*What is being asked*: Read through the data and report every line in which the word "this" occurs.

*Data rows*:
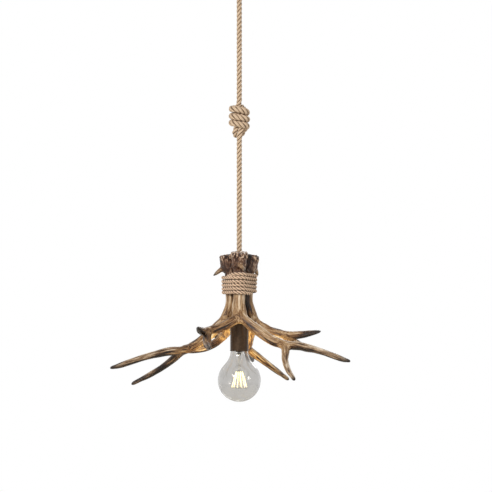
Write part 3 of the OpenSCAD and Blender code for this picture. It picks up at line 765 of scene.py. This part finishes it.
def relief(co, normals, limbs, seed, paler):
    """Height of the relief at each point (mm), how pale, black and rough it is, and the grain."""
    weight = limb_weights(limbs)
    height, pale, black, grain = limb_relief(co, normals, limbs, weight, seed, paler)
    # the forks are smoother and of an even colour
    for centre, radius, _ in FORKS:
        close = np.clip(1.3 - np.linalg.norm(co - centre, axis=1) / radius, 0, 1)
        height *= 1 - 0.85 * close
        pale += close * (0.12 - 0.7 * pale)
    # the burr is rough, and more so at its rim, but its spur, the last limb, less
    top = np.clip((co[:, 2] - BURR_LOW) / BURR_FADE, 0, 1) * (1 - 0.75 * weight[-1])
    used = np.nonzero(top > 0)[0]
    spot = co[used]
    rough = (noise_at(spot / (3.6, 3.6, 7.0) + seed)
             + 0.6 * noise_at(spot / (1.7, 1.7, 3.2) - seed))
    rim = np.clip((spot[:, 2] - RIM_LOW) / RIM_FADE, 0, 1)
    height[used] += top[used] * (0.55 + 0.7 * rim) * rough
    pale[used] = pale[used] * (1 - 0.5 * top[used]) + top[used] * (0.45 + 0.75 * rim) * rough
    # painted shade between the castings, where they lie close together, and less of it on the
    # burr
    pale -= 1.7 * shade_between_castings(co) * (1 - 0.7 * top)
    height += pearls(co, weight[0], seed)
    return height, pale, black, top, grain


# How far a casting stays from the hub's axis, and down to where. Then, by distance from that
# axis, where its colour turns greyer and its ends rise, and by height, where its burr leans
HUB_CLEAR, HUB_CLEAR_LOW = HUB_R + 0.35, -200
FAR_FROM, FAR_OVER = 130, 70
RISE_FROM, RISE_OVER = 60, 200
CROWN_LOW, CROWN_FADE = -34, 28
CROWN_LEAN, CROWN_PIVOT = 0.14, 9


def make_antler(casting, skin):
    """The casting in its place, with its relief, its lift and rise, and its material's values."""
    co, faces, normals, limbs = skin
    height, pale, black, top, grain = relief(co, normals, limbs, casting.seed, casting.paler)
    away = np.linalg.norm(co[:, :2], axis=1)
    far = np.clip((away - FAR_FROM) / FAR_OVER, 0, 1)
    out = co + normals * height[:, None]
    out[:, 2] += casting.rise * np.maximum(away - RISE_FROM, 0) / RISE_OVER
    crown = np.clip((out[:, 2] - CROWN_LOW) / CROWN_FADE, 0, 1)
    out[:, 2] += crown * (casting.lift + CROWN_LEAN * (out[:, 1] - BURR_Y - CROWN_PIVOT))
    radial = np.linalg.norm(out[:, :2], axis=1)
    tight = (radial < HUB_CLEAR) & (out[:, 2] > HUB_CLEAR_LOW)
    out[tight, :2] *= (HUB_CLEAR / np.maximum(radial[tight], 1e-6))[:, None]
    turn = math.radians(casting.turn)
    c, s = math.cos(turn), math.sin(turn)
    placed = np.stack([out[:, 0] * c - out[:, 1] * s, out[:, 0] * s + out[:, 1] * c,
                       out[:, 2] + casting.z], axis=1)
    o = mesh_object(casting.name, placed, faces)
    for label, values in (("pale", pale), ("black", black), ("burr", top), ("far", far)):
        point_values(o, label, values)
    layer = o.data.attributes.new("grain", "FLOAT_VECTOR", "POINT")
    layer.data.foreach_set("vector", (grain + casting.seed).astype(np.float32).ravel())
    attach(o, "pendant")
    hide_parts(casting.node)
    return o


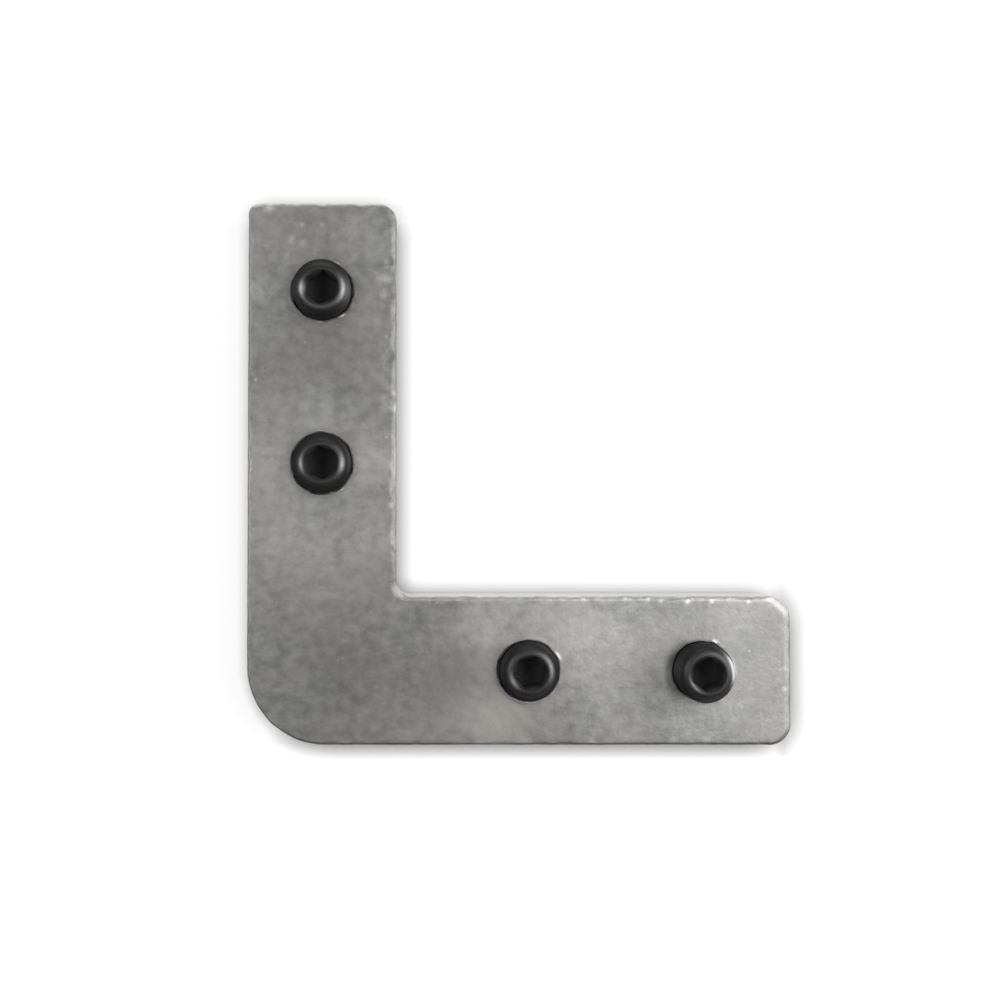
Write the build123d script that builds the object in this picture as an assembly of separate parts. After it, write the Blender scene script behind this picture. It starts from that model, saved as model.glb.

*Reply to the exercise*:
Write part 3 of the OpenSCAD and Blender code for this picture. It picks up at line 765 of scene.py. This part finishes it.
Write the build123d script that builds the object in this picture as an assembly of separate parts. After it, write the Blender scene script behind this picture. It starts from that model, saved as model.glb.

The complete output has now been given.